_Set problem_
Extract every line of the material below and reproduce it faithfully.

_Stored data_
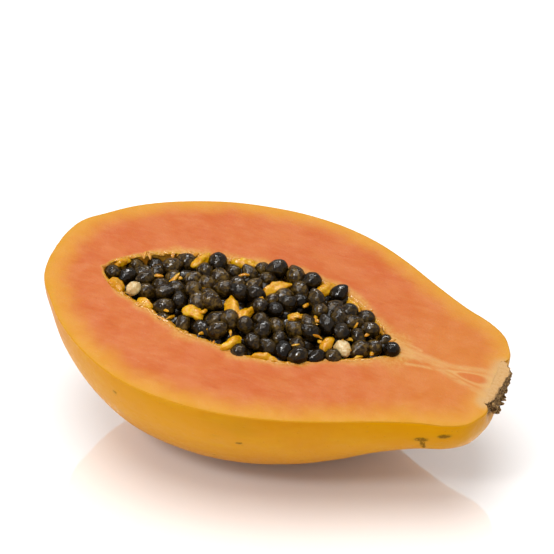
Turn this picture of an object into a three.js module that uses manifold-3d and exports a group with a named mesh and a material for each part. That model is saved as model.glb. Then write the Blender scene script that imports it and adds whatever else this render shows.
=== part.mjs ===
// Half of a ripe papaya, cut lengthwise through the stem and lying on its rounded back.
//
// Separate pieces: the half fruit (skin, flesh and the pulpy rim of the seed hollow are one grown
// body), the bunch of dark seeds that fills the hollow, the dry stub of the stem, the strands of
// yellow pulp that stand free among the seeds, and two pale seeds that never ripened.
//
// Fruit coordinates: s runs along the axis from the blossom end, w runs across the cut face with
// the far side positive, and h stands out of the cut face, so the flesh is below h = 0.
// Row frame: +Z up, +X along the fruit towards the stem, origin in the middle of the small flat
// spot that the fruit rests on. Millimetres and degrees throughout.

import * as THREE from "three";
import { mergeVertices } from "three/addons/utils/BufferGeometryUtils.js";
import Module from "manifold-3d";

const wasm = await Module();
wasm.setup();

// Driving dimensions
const FRUIT_LENGTH = 165;
const HALF_WIDTH = 53.5;
const TILT = 5.8; // the cut face leans this far towards -Y
const PITCH = 5.5; // the stem end hangs this far below the blossom end
const FLAT_SPOT_DEPTH = 1.1; // how far the round back is pressed flat where it rests
const GAP = 0.3; // clearance between pieces that touch

// Half outline of the fruit, as shares of its length and of its half width
const OUTLINE = [
  [0.006, 0],
  [0.0076, 0.138],
  [0.0224, 0.307],
  [0.058, 0.449],
  [0.115, 0.636],
  [0.2, 0.815],
  [0.303, 0.946],
  [0.424, 1],
  [0.533, 0.983],
  [0.63, 0.912],
  [0.715, 0.804],
  [0.794, 0.68],
  [0.873, 0.568],
  [0.933, 0.505],
  [0.972, 0.43],
  [0.993, 0.327],
  [1, 0.262],
  [0.996, 0.218],
].map(([along, out]) => new THREE.Vector2(along * FRUIT_LENGTH, out * HALF_WIDTH));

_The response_
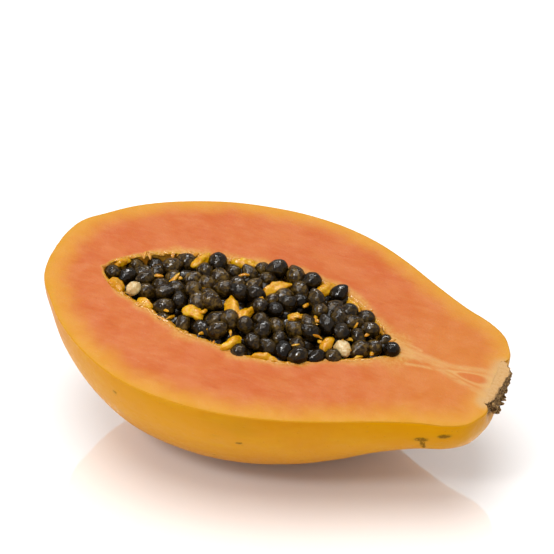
Turn this picture of an object into a three.js module that uses manifold-3d and exports a group with a named mesh and a material for each part. That model is saved as model.glb. Then write the Blender scene script that imports it and adds whatever else this render shows.
=== part.mjs ===
// Half of a ripe papaya, cut lengthwise through the stem and lying on its rounded back.
//
// Separate pieces: the half fruit (skin, flesh and the pulpy rim of the seed hollow are one grown
// body), the bunch of dark seeds that fills the hollow, the dry stub of the stem, the strands of
// yellow pulp that stand free among the seeds, and two pale seeds that never ripened.
//
// Fruit coordinates: s runs along the axis from the blossom end, w runs across the cut face with
// the far side positive, and h stands out of the cut face, so the flesh is below h = 0.
// Row frame: +Z up, +X along the fruit towards the stem, origin in the middle of the small flat
// spot that the fruit rests on. Millimetres and degrees throughout.

import * as THREE from "three";
import { mergeVertices } from "three/addons/utils/BufferGeometryUtils.js";
import Module from "manifold-3d";

const wasm = await Module();
wasm.setup();

// Driving dimensions
const FRUIT_LENGTH = 165;
const HALF_WIDTH = 53.5;
const TILT = 5.8; // the cut face leans this far towards -Y
const PITCH = 5.5; // the stem end hangs this far below the blossom end
const FLAT_SPOT_DEPTH = 1.1; // how far the round back is pressed flat where it rests
const GAP = 0.3; // clearance between pieces that touch

// Half outline of the fruit, as shares of its length and of its half width
const OUTLINE = [
  [0.006, 0],
  [0.0076, 0.138],
  [0.0224, 0.307],
  [0.058, 0.449],
  [0.115, 0.636],
  [0.2, 0.815],
  [0.303, 0.946],
  [0.424, 1],
  [0.533, 0.983],
  [0.63, 0.912],
  [0.715, 0.804],
  [0.794, 0.68],
  [0.873, 0.568],
  [0.933, 0.505],
  [0.972, 0.43],
  [0.993, 0.327],
  [1, 0.262],
  [0.996, 0.218],
].map(([along, out]) => new THREE.Vector2(along * FRUIT_LENGTH, out * HALF_WIDTH));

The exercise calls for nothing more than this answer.